Short problem: Copy out the data below verbatim.
# # # # # # #
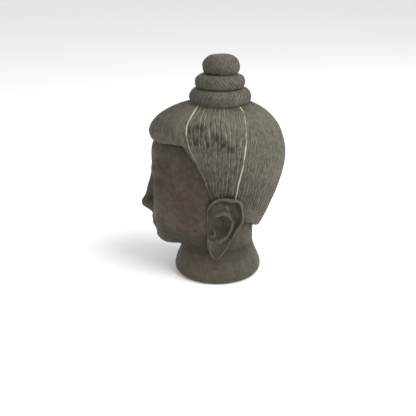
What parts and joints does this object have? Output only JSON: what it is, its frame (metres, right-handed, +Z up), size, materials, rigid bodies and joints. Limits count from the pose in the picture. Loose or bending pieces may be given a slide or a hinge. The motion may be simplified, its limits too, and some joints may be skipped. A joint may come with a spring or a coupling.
{
  "type": "stone buddha head",
  "caption": "Carved dark stone Buddha head: a calm face, long ears, combed hair and a topknot of three coiled ropes, on a short neck that flares into a round foot.",
  "frame": {"origin": "Centre of the flat round underside of the foot", "axes": "+Z up through the topknot, -Y the way the face looks, +X the head's own left side"},
  "size_m": [0.142, 0.1839, 0.28],
  "materials": {
    "carved_stone": "Dark grey-brown stone, smoothed to a low satin sheen, with paler dust in the cut strands and small rust stains over one ear."
  },
  "bodies": {
    "root": {"buddha_head": "carved_stone"}
  },
  "joints": []
}
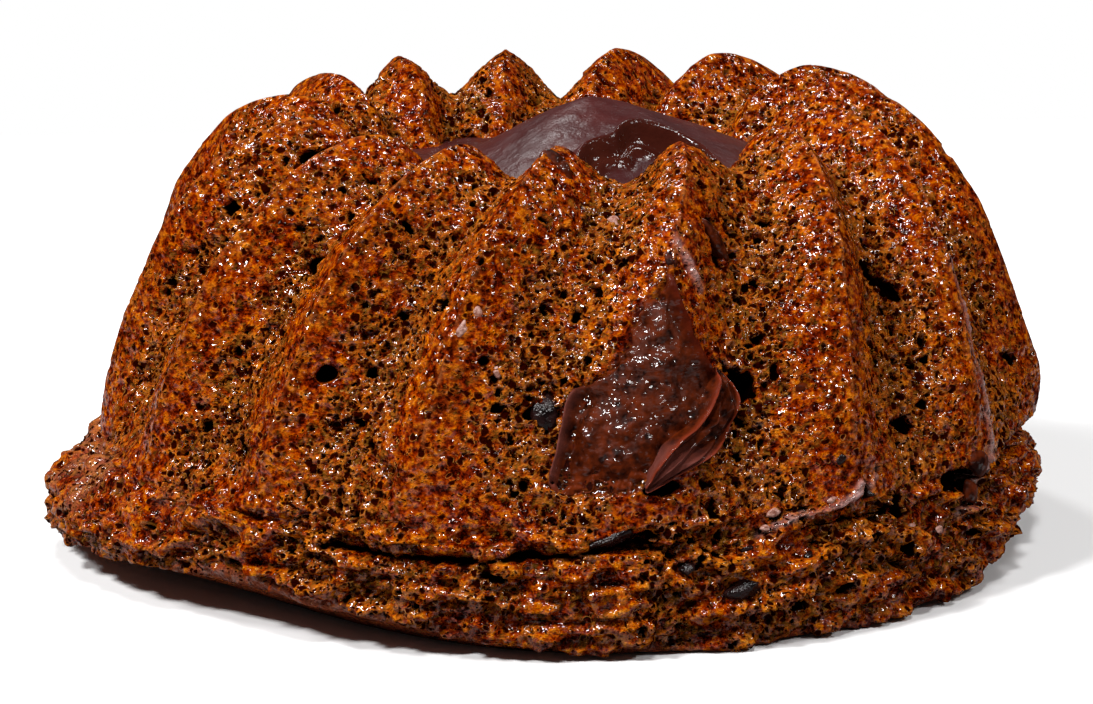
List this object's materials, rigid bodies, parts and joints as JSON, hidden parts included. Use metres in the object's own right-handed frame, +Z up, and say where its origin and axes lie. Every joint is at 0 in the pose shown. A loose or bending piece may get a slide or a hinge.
# # # # # # #
Answer to this exercise:
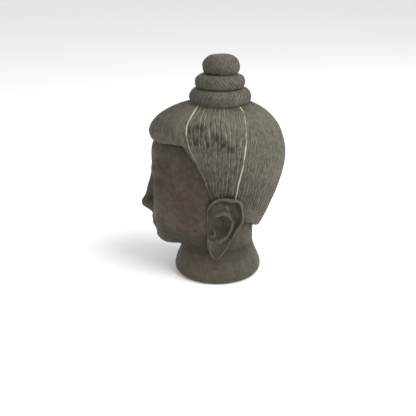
What parts and joints does this object have? Output only JSON: what it is, its frame (metres, right-handed, +Z up), size, materials, rigid bodies and joints. Limits count from the pose in the picture. Loose or bending pieces may be given a slide or a hinge. The motion may be simplified, its limits too, and some joints may be skipped. A joint may come with a spring or a coupling.
{
  "type": "stone buddha head",
  "caption": "Carved dark stone Buddha head: a calm face, long ears, combed hair and a topknot of three coiled ropes, on a short neck that flares into a round foot.",
  "frame": {"origin": "Centre of the flat round underside of the foot", "axes": "+Z up through the topknot, -Y the way the face looks, +X the head's own left side"},
  "size_m": [0.142, 0.1839, 0.28],
  "materials": {
    "carved_stone": "Dark grey-brown stone, smoothed to a low satin sheen, with paler dust in the cut strands and small rust stains over one ear."
  },
  "bodies": {
    "root": {"buddha_head": "carved_stone"}
  },
  "joints": []
}
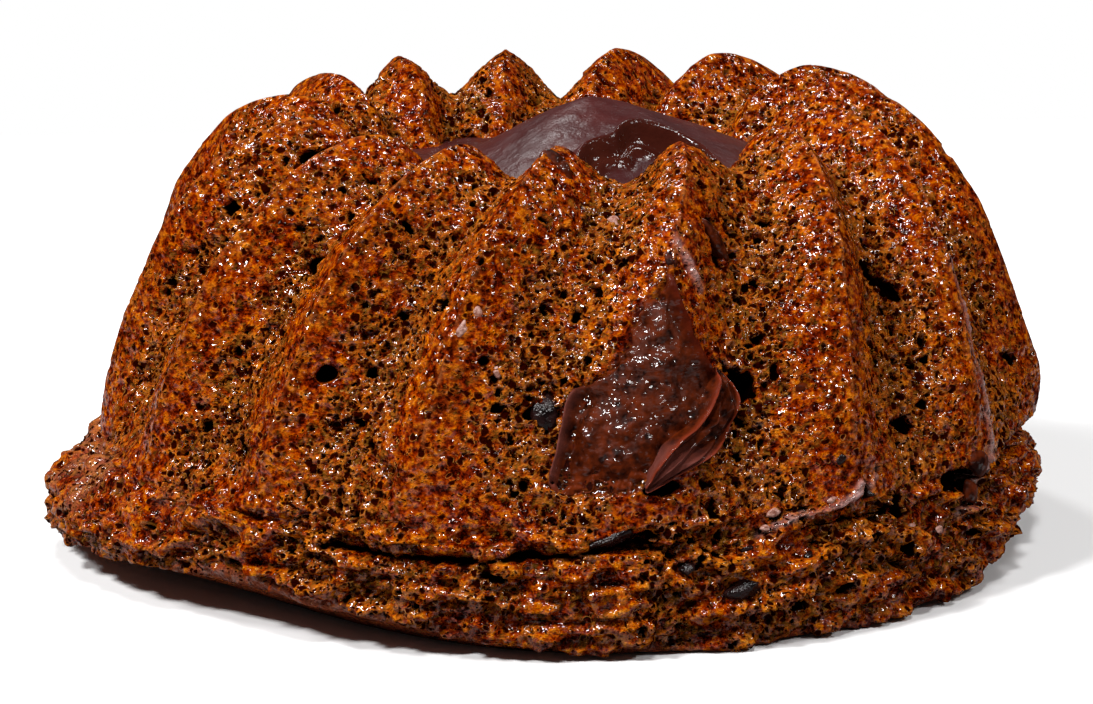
List this object's materials, rigid bodies, parts and joints as JSON, hidden parts included. Use metres in the object's own right-handed frame, +Z up, and say where its origin and axes lie. Every joint is at 0 in the pose shown. A loose or bending piece may get a slide or a hinge.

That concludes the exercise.